Facebook Messenger users are being warned not to open messages starting with four specific words following reports of an increase in their appearance.
Millions of people across the globe use Facebook's messaging system to keep in touch with friends and family, but recently a scam on the app has been luring people in with its intriguing opening words.
The messages appear to come from friends on Facebook, but are actually created by scammers using accounts which have previously been compromised by either the same messaging scam or a different one.
It's not unusual for friends to send links to funny videos or memes to one another using messaging apps, and this scam relies on the reader's intrigue as it opens with the words "look what I found," usually followed by one or multiple emojis.
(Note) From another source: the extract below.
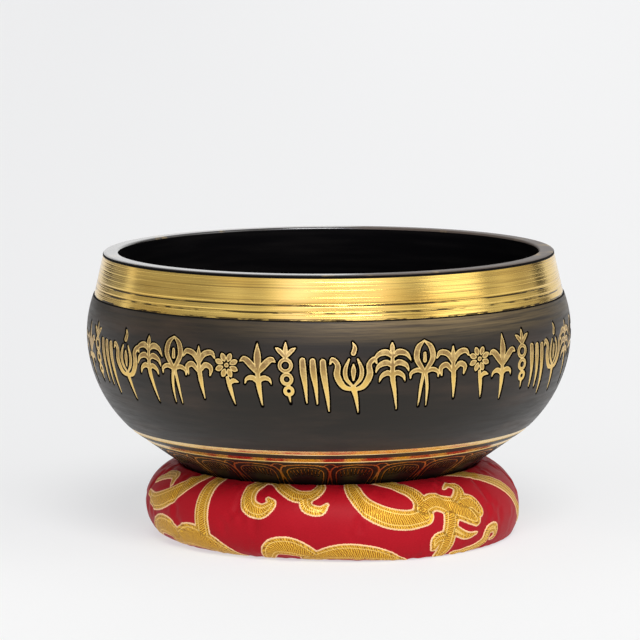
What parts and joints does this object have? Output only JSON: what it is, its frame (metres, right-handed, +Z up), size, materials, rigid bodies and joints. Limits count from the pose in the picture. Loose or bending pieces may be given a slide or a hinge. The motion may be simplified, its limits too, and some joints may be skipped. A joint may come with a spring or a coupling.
{
  "type": "singing bowl",
  "caption": "Deep round metal bowl with a plain bright band under its thick flat rim, resting on a stuffed ring cushion of brocade; the bowl lifts off.",
  "frame": {"origin": "on the bowl's axis, on the surface that the cushion rests on", "axes": "+Z up along the bowl's axis; the cushion's end seam is at +Y, the back; +X to the right"},
  "size_m": [0.175, 0.175, 0.1028],
  "materials": {
    "bowl_metal": "brown-black lacquer over turned brass, engraved in gold, with a bare turned band under the rim",
    "cover_cloth": "red satin brocade with a gold scroll pattern",
    "wadding": "loose cotton wadding",
    "sewing_thread": "spun sewing thread"
  },
  "bodies": {
    "cushion": {"cushion_cover": "cover_cloth", "cushion_filling": "wadding", "closing_seam_thread": "sewing_thread", "end_seam_thread": "sewing_thread"},
    "bowl": {"bowl": "bowl_metal"}
  },
  "joints": [
    {"name": "bowl_lift", "type": "slide", "parent": "cushion", "child": "bowl", "axis": [0, 0, 1], "range_m": [0, 0.07]}
  ]
}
We've all received similar messages in the past, with the links often leading to an embarrassing old photo or relatable viral video, but the link in this scam takes the user to a malicious webpage which requests they enter their Facebook log-in details.
In doing so, the scammer may either gain access to sensitive information about the recipient of the message or be able to install malware on their device.
The scam has actually been doing the rounds for a number of years, but cases appear to have risen recently as a number of people have been targeted.
Leslie Sikos, a cyber security expert from Edith Cowan University, told 7NEWS messages coming from a Facebook friend are "much more likely result in clicks than messages sent by strangers, because people might only or primarily focus on the sender's name at first rather than the message content, regardless whether that has red flags."
The expert continued: "There are many scams of this sort, meaning that there is no single appearance or behaviour users could learn to avoid.
"Note that if someone is tricked by a message and they click a scam's link, they still might not be victims in the end if they can realise it's a scam by keeping an eye on the website loading process, which would reveal the redirection to a malicious website."
In a bid to help people protect themselves from scams, Sikos has encouraged people to look out for greetings or signatures that do not match the typical style of the alleged sender, as well as bad grammar, typos and a "gibberish, obviously machine-generated and fake domain name that, when clicked, would actually redirect you to another domain."
The message coming from someone you would not typically chat to or being sent at a strange hour of the day are also indications of a scam.